Gelombang pemutusan hubungan kerja (PHK) melanda Kabupaten Cirebon, Jawa Barat. Sebanyak 1.126 pekerja PT Yihong Novatex Indonesia, sebuah perusahaan tekstil di kawasan industri setempat kehilangan pekerjaan secara mendadak
Kondisi ini kemudian menjadi perhatian serius Dinas Ketenagakerjaan (Disnaker) Kabupaten Cirebon.
Kepala Disnaker, Novi Hendrianto, mengakui pihaknya telah menerima laporan dari serikat pekerja dan langsung menindaklanjuti dengan mengagendakan beberapa kali sesi mediasi antara buruh dan manajemen perusahaan.
“Kami berupaya mengedepankan pendekatan hukum dan dialog. Ini bukan perkara sederhana. Kami bicara tentang ribuan keluarga yang menggantungkan hidup dari pekerjaan di sana,” kata Novi.
Namun, hingga memasuki minggu pertama April 2025, proses mediasi belum menunjukkan hasil yang menggembirakan. Pihak perusahaan memilih irit bicara dan hanya menyampaikan alasan PHK sebagai bagian dari efisiensi operasional akibat penurunan order dari klien luar negeri.
Pernyataan itu justru membuat pihak Disnaker semakin mempertanyakan motif di balik kebijakan sepihak tersebut. Menurut Novi, tidak ada indikasi bahwa perusahaan mengalami kebangkrutan atau pailit.

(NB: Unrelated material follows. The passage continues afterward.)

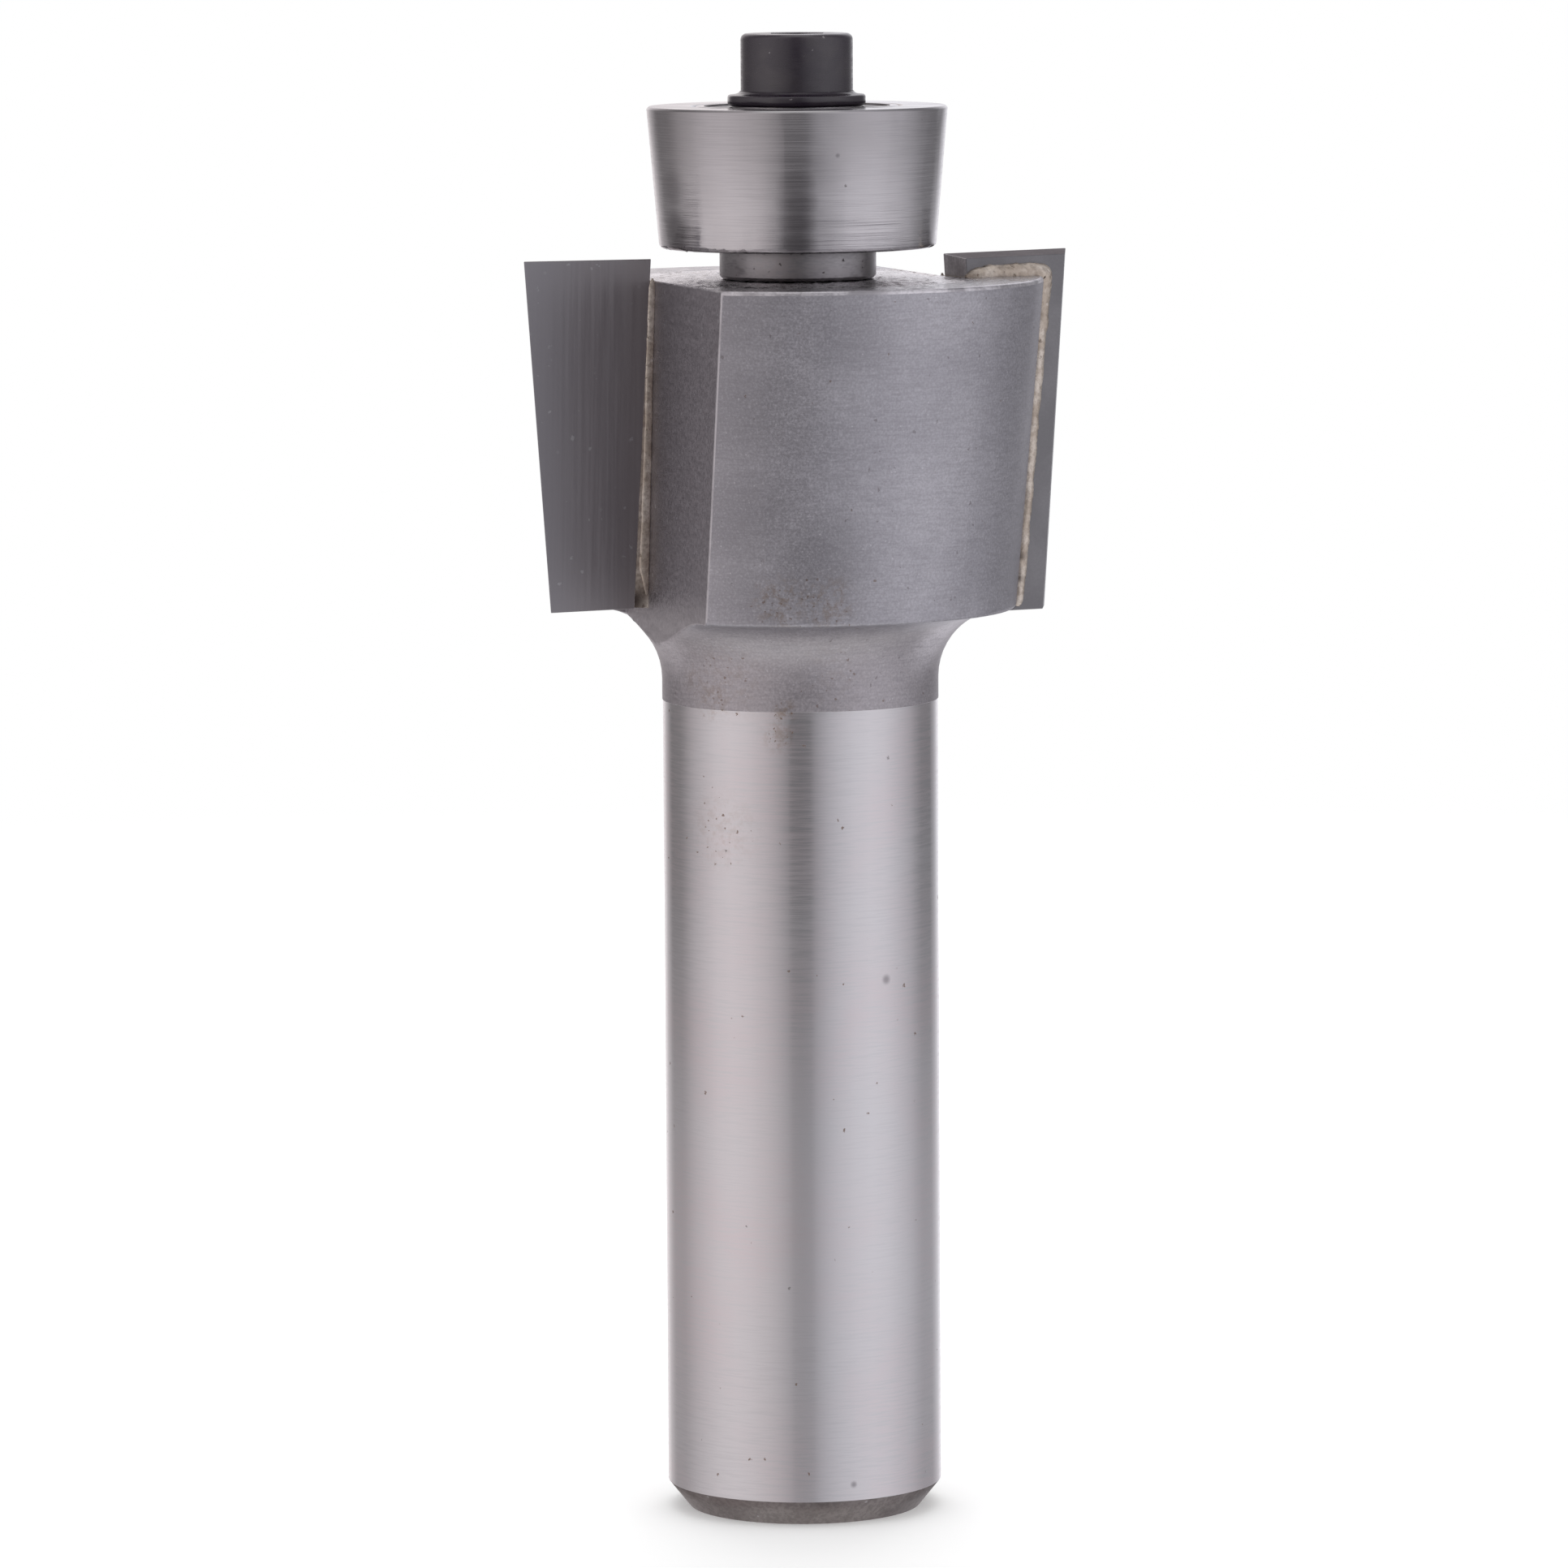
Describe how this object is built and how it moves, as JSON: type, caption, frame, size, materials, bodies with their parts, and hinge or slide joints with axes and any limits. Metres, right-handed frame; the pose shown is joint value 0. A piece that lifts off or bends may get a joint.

“Berdasarkan hasil pemantauan dan audit kami, PT Yihong Novatex tidak dalam kondisi keuangan yang mengkhawatirkan. Maka dari itu, alasan efisiensi seolah hanya menjadi dalih untuk menghindari kewajiban perusahaan terhadap pekerjanya,” ujarnya.
Di sisi lain, pemerintah daerah pun ikut turun tangan. Dalam salah satu pertemuan mediasi yang digelar pekan lalu, Bupati Cirebon hadir langsung untuk mendorong terjadinya solusi yang adil bagi kedua belah pihak.
Pemerintah daerah mencoba menjadi jembatan antara buruh dan perusahaan, sembari tetap menjaga iklim investasi di wilayahnya.
“Kami ingin ada keseimbangan. Perlindungan tenaga kerja penting, tapi kami juga tidak ingin industri hengkang dari Cirebon. Namun, kalau perusahaan melanggar aturan, tentu tidak bisa kita biarkan,” kata Bupati Cirebon, Imron Rosyadi.